DATASET EXCERPT:
------------------------------------------------------------

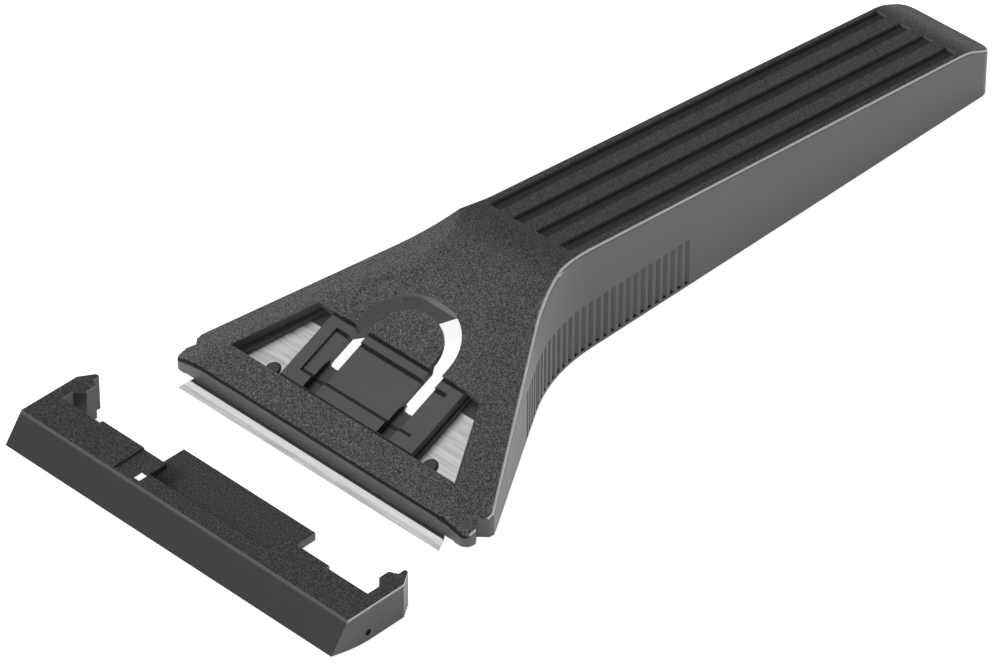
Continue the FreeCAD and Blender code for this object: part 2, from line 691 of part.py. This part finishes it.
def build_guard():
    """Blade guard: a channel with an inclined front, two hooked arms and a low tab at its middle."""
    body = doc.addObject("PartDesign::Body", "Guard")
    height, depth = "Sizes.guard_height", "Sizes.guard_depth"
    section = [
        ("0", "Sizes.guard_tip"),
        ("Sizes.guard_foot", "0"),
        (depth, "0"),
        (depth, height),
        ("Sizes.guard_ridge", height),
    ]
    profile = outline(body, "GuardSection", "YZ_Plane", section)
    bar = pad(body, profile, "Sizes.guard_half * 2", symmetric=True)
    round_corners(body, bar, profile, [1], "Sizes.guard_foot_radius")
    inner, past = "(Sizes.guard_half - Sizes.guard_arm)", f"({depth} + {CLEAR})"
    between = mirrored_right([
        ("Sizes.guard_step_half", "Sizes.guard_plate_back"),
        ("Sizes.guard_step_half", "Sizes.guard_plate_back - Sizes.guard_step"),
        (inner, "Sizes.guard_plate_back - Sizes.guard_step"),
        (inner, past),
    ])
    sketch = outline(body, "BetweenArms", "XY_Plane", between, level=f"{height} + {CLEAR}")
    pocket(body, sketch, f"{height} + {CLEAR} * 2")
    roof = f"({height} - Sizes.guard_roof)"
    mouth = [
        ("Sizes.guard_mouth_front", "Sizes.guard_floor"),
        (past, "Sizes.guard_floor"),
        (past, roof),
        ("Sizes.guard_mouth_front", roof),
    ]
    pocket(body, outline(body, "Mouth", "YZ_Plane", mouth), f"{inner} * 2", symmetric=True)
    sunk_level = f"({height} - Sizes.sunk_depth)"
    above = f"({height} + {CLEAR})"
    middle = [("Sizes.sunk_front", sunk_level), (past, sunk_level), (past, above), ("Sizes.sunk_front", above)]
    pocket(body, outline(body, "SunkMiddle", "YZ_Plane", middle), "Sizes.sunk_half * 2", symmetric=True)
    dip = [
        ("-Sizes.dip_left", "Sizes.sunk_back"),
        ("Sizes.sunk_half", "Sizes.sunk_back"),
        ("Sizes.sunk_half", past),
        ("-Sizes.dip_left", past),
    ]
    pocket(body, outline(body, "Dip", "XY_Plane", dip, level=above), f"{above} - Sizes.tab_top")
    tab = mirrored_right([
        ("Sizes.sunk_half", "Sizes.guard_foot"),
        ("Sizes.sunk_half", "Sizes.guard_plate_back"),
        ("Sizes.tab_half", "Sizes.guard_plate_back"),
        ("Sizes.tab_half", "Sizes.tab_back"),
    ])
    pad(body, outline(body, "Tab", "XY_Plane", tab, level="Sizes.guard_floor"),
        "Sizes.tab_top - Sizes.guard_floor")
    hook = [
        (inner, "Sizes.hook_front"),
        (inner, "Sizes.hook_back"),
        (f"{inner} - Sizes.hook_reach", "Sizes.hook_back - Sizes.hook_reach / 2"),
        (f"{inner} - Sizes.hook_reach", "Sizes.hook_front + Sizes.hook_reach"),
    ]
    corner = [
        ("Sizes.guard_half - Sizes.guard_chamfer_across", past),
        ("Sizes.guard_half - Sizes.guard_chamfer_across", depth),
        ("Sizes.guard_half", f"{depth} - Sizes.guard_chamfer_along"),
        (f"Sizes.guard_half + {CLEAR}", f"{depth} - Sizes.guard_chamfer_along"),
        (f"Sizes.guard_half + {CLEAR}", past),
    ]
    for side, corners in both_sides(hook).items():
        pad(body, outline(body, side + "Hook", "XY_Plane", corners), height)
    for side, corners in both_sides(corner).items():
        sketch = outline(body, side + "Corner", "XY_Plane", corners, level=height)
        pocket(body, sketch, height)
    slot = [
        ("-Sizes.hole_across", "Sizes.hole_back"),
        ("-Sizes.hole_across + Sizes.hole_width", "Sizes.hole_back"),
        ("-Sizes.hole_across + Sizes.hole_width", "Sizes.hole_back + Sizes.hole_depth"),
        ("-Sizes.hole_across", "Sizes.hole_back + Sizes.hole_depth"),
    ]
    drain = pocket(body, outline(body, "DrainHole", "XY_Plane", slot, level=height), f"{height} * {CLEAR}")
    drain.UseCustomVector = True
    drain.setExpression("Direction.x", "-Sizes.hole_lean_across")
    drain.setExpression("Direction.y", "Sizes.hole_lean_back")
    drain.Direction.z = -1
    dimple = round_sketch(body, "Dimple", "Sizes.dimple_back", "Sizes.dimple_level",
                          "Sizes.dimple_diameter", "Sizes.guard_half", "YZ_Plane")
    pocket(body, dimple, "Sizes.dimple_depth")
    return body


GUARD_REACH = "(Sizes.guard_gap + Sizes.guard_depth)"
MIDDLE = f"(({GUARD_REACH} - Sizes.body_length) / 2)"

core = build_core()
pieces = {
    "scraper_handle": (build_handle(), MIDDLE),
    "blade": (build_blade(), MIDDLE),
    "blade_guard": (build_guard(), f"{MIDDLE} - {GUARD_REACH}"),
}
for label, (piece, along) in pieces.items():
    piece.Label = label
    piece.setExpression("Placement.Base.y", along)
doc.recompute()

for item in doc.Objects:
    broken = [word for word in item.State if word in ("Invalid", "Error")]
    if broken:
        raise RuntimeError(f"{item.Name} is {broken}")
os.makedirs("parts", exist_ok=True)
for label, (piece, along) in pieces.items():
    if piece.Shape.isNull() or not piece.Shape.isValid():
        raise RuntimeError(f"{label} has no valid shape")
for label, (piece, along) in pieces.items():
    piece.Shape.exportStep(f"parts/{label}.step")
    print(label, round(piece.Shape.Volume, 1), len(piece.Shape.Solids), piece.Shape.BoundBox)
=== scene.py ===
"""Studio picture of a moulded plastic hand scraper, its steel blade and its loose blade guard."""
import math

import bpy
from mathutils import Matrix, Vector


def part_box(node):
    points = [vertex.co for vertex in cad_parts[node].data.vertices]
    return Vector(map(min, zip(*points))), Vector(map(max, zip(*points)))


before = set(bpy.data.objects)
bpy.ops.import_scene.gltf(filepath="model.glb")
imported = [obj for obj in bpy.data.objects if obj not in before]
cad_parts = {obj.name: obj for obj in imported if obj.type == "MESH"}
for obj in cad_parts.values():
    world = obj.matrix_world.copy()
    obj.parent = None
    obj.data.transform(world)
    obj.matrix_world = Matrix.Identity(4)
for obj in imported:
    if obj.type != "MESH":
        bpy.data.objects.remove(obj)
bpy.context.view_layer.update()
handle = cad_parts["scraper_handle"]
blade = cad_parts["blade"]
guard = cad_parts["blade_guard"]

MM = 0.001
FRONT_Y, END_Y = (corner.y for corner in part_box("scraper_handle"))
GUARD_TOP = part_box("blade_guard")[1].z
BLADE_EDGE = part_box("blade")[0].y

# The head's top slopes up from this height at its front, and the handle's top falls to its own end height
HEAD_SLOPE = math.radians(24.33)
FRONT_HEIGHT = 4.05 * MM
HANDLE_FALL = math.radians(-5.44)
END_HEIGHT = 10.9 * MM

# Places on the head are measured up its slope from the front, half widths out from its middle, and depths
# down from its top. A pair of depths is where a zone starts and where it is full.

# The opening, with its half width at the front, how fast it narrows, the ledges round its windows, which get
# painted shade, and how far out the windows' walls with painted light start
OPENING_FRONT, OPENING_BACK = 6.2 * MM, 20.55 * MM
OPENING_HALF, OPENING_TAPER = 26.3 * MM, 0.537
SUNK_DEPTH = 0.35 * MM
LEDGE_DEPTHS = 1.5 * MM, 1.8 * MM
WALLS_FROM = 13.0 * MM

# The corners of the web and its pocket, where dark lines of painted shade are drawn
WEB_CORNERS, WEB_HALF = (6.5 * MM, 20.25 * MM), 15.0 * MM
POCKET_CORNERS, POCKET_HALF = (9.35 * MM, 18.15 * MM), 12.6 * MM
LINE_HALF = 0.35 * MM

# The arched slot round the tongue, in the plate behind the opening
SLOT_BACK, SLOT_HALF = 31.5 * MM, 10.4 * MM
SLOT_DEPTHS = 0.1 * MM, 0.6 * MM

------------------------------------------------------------

DIRECTIONS:
Give again only the lines of the material above that run from the one with "imported = [obj" through the end, both included, exactly as they appear.

RESULT:
imported = [obj for obj in bpy.data.objects if obj not in before]
cad_parts = {obj.name: obj for obj in imported if obj.type == "MESH"}
for obj in cad_parts.values():
    world = obj.matrix_world.copy()
    obj.parent = None
    obj.data.transform(world)
    obj.matrix_world = Matrix.Identity(4)
for obj in imported:
    if obj.type != "MESH":
        bpy.data.objects.remove(obj)
bpy.context.view_layer.update()
handle = cad_parts["scraper_handle"]
blade = cad_parts["blade"]
guard = cad_parts["blade_guard"]

MM = 0.001
FRONT_Y, END_Y = (corner.y for corner in part_box("scraper_handle"))
GUARD_TOP = part_box("blade_guard")[1].z
BLADE_EDGE = part_box("blade")[0].y

# The head's top slopes up from this height at its front, and the handle's top falls to its own end height
HEAD_SLOPE = math.radians(24.33)
FRONT_HEIGHT = 4.05 * MM
HANDLE_FALL = math.radians(-5.44)
END_HEIGHT = 10.9 * MM

# Places on the head are measured up its slope from the front, half widths out from its middle, and depths
# down from its top. A pair of depths is where a zone starts and where it is full.

# The opening, with its half width at the front, how fast it narrows, the ledges round its windows, which get
# painted shade, and how far out the windows' walls with painted light start
OPENING_FRONT, OPENING_BACK = 6.2 * MM, 20.55 * MM
OPENING_HALF, OPENING_TAPER = 26.3 * MM, 0.537
SUNK_DEPTH = 0.35 * MM
LEDGE_DEPTHS = 1.5 * MM, 1.8 * MM
WALLS_FROM = 13.0 * MM

# The corners of the web and its pocket, where dark lines of painted shade are drawn
WEB_CORNERS, WEB_HALF = (6.5 * MM, 20.25 * MM), 15.0 * MM
POCKET_CORNERS, POCKET_HALF = (9.35 * MM, 18.15 * MM), 12.6 * MM
LINE_HALF = 0.35 * MM

# The arched slot round the tongue, in the plate behind the opening
SLOT_BACK, SLOT_HALF = 31.5 * MM, 10.4 * MM
SLOT_DEPTHS = 0.1 * MM, 0.6 * MM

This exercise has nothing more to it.